04/09/2025
Hayat, bize yaşanacak bunca deneyim sunarken; kitaplar, açılmayı bekleyen dünyalarıyla önümüzde dururken, insan kimi zaman hiçbirine uzanamaz. O kapıların hepsi açıktır ama içeri girmeye gücü kalmamıştır.
Bazen bu, bir tercih değil, çaresizliğin kendisidir. İnsan hiçbir şey yapamadığında, ne okuyabilir, ne yaşayabilir, ne de o içsel kaynaklarına dokunabilir. Zaman akar, fakat kişi durur. İşte tam da bu noktada hissedilen şey, ağır bir donukluktur; yaşamın sunduğu zenginliğin kenarında durmak ama içine adım atamamak…
Çoğu kez umutsuzluk ve tükenmişliğin işaretidir. İçten içe arzu vardır ama harekete geçme gücü yoktur. Hayatın çağrısı kulakta çınlar, ama beden de ruh da cevap veremez. Bu, yalnızca bir eylemsizlik değil, varoluşun ağırlığıyla yere çakılmış olmaktır.
Belki de insanın en zor anları, “nereden başlayacağını bilememek”ten çok, “başlamak istese de yapamamak”tır. Çünkü bu, hayatta olmanın ama yaşayamayışın sancısını taşır..

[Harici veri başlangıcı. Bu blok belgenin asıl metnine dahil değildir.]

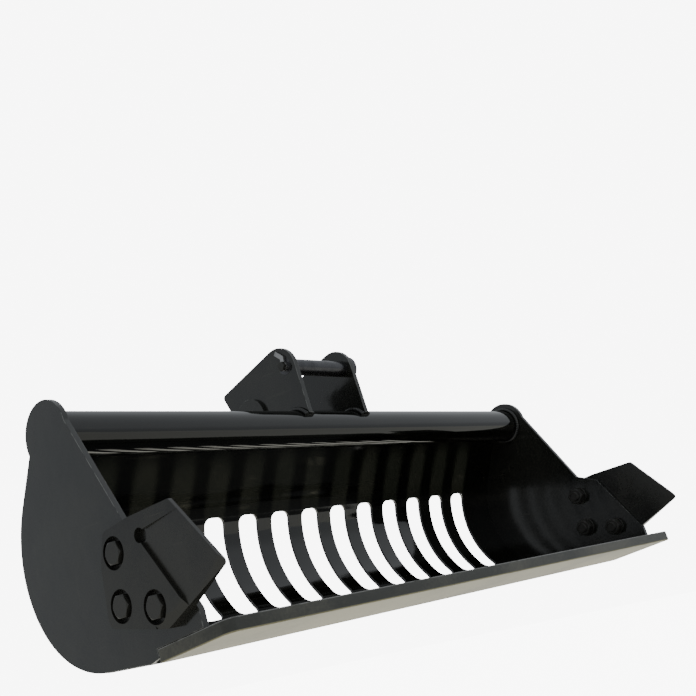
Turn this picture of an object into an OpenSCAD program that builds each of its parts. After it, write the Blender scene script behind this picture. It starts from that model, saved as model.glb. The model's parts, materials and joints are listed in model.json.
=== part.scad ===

⁉️Peki insan bu noktada ne yapabilir? Belki de bunun kesin bir cevabı yoktur. Çünkü bazen hayatın ağırlığına karşı verilecek en büyük mücadele, “nasıl ilerleyeceğini” bilmemekle birlikte orada kalabilmeye tahammül etmektir.
İlerleyiş, çoğu zaman büyük bir adım ya da net bir karar şeklinde gelmez. Bazen yalnızca küçük bir kıpırtıdır; içimizde bir sesin fısıldaması, gözün bir satıra kayması, kalbin küçücük bir arzuyu hatırlaması…
Varoluşsal açıdan bakıldığında, insanın yolunu bulması, çoğu kez dışarıdan gelen hazır bir cevapla değil, kendi karanlığında karşılaştığı o küçük işaretlerle mümkündür. Çaresizlik, bütünüyle bir çıkmaz olmayabilir; belki de insanı kendi derinliğine doğru çağıran bir duraktır.
Ve bazen, yaşayamamanın içindeki acı bile, bir gün yaşamın yeniden filizlenmesine zemin hazırlar. Çünkü insan, kendi varoluşunun ağırlığını hissedebildiği ölçüde, var olmanın anlamına da yaklaşır.